━━ Extracted data ━━
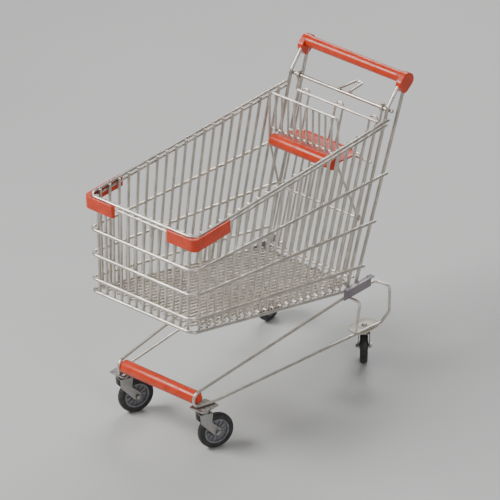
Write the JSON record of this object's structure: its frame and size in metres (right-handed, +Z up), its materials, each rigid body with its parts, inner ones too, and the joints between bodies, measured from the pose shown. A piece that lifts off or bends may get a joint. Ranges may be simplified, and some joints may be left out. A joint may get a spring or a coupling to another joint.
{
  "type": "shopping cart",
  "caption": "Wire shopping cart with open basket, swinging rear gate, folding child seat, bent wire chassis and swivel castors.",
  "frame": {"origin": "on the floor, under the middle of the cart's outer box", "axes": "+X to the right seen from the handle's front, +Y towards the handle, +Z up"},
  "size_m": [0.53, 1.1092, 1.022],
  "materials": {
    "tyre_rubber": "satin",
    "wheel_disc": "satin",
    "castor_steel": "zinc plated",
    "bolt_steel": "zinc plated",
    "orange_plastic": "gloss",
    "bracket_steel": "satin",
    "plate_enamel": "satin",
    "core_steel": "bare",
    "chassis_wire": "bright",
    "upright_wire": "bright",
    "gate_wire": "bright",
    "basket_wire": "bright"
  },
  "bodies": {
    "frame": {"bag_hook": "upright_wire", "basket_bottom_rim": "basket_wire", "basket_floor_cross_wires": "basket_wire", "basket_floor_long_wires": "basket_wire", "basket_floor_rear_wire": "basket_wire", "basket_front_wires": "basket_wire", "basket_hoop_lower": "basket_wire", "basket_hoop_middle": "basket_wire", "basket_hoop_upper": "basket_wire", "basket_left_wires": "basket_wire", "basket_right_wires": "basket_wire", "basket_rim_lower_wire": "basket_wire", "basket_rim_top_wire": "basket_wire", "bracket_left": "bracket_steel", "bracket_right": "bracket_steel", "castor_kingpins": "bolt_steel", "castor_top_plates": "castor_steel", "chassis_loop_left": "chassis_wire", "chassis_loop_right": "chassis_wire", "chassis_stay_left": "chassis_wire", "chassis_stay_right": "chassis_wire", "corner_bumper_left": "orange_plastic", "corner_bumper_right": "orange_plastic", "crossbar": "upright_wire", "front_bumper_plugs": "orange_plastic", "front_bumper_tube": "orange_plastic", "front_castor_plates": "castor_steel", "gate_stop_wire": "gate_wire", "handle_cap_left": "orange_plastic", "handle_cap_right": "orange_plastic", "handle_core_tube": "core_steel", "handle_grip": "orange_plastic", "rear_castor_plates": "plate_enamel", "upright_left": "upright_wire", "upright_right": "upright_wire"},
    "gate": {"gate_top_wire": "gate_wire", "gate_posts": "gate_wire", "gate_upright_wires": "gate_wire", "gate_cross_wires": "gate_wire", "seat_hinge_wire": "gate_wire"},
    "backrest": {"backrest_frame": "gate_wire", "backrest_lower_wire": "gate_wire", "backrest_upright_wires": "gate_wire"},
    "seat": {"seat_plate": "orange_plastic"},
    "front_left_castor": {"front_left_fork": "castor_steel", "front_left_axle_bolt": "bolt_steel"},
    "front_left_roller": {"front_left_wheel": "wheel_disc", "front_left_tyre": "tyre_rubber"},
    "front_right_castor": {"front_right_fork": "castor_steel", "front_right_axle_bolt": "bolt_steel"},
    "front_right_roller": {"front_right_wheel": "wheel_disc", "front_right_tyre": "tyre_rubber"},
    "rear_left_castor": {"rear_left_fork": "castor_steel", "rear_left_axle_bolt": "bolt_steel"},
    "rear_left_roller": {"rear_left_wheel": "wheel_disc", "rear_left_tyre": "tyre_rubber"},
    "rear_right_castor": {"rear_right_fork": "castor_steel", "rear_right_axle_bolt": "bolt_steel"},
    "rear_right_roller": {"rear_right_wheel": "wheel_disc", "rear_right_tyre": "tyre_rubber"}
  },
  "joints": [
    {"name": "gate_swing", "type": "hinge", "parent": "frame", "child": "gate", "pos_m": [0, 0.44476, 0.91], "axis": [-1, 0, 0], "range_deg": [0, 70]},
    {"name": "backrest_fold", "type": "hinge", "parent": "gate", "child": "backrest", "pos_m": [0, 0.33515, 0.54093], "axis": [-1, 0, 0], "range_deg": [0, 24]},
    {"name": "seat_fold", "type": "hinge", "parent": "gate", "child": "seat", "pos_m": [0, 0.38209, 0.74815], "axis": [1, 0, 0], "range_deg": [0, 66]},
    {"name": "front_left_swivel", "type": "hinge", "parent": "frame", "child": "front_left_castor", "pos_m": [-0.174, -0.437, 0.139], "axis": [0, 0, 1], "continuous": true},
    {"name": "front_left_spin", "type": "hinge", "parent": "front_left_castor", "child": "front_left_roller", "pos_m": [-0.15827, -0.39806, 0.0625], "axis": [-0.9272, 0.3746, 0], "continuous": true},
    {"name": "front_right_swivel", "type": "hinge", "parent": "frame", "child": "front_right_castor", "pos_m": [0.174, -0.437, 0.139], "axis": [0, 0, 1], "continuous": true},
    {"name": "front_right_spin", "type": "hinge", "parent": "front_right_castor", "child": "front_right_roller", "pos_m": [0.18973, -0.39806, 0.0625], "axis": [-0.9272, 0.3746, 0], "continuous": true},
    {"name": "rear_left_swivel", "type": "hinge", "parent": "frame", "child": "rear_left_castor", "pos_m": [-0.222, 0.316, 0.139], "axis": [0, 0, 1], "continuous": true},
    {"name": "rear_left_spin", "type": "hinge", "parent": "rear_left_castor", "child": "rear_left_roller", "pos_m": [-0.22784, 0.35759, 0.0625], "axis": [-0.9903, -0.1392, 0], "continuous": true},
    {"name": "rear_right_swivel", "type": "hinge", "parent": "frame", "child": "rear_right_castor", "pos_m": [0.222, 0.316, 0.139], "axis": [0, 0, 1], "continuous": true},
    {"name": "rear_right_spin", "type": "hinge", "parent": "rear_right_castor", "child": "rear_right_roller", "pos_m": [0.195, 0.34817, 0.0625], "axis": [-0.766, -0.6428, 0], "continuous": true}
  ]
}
━━━
━━ Extracted data ━━
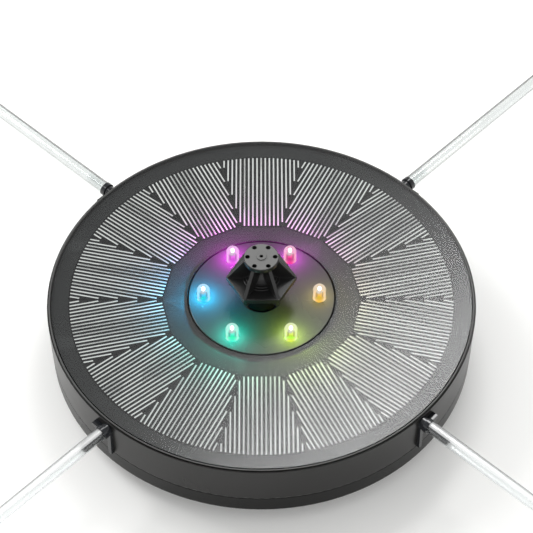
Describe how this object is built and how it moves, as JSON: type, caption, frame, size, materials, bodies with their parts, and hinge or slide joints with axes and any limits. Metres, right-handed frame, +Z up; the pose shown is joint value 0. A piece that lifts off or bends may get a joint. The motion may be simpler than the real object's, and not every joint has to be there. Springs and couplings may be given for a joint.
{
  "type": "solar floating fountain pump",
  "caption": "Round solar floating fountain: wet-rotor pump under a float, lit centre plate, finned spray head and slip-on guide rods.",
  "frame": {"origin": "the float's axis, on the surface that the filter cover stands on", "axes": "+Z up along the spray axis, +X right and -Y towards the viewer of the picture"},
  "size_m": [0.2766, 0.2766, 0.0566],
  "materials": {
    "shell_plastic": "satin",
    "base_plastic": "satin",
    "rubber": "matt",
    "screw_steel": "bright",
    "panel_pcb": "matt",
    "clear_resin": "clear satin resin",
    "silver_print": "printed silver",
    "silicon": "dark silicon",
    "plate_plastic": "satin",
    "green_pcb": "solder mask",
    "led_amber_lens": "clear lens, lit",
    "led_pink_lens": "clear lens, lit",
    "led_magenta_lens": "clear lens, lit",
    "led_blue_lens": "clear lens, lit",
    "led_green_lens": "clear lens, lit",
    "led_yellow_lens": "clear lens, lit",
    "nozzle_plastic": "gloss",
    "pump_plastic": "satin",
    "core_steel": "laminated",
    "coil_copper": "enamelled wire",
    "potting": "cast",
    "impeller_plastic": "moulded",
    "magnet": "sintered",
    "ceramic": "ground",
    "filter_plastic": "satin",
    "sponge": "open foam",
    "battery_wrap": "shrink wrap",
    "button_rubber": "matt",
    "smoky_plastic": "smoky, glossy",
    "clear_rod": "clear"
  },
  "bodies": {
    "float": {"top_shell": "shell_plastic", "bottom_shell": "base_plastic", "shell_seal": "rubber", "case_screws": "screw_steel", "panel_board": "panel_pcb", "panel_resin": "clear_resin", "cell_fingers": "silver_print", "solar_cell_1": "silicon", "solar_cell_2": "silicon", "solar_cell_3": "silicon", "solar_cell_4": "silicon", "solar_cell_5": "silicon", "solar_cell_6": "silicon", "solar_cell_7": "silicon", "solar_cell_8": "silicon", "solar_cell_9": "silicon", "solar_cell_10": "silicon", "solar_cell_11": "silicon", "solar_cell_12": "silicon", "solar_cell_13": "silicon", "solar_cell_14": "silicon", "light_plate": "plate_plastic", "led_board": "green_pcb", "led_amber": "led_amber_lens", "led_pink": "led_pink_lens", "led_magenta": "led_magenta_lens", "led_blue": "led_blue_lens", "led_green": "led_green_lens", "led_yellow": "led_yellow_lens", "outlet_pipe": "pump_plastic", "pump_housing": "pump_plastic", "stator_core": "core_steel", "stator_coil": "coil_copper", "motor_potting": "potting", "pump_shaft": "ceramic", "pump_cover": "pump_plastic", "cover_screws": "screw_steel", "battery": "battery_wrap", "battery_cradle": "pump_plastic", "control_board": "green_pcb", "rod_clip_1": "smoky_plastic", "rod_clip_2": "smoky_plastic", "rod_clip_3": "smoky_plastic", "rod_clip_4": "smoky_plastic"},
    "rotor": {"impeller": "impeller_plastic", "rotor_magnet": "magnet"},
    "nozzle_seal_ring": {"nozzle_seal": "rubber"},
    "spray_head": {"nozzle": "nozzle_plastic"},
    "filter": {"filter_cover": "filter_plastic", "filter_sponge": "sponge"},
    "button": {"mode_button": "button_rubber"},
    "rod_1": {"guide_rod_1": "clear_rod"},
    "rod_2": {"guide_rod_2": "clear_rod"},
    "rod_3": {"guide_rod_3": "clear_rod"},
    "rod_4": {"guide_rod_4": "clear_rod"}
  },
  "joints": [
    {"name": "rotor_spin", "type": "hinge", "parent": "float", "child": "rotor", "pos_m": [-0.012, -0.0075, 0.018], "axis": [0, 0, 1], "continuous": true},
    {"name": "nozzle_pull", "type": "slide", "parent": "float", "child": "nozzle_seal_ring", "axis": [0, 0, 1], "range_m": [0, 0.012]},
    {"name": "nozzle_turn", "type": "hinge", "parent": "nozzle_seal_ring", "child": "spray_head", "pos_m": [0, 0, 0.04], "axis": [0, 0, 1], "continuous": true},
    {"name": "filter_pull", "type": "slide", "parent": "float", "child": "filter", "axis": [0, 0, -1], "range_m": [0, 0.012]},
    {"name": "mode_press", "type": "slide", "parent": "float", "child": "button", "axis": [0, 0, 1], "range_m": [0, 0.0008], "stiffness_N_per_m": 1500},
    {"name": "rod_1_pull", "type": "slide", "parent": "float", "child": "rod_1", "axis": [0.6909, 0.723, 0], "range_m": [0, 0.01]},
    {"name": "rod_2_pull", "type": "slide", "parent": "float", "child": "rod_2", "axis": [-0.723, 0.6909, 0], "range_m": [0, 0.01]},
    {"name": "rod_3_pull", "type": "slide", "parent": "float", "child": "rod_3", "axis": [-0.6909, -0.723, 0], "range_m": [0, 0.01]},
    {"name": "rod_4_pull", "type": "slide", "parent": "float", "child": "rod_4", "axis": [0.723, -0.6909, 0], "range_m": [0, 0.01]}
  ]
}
━━━
Check each line of the entries for the string "caption". Copy the lines that have it.

  "caption": "Wire shopping cart with open basket, swinging rear gate, folding child seat, bent wire chassis and swivel castors.",
Describe how this object is built and how it moves, as JSON: type, caption, frame, size, materials, bodies with their parts, and hinge or slide joints with axes and any limits. Metres, right-handed frame, +Z up; the pose shown is joint value 0. A piece that lifts off or bends may get a joint. The motion may be simpler than the real object's, and not every joint has to be there. Springs and couplings may be given for a joint.
  "caption": "Round solar floating fountain: wet-rotor pump under a float, lit centre plate, finned spray head and slip-on guide rods.",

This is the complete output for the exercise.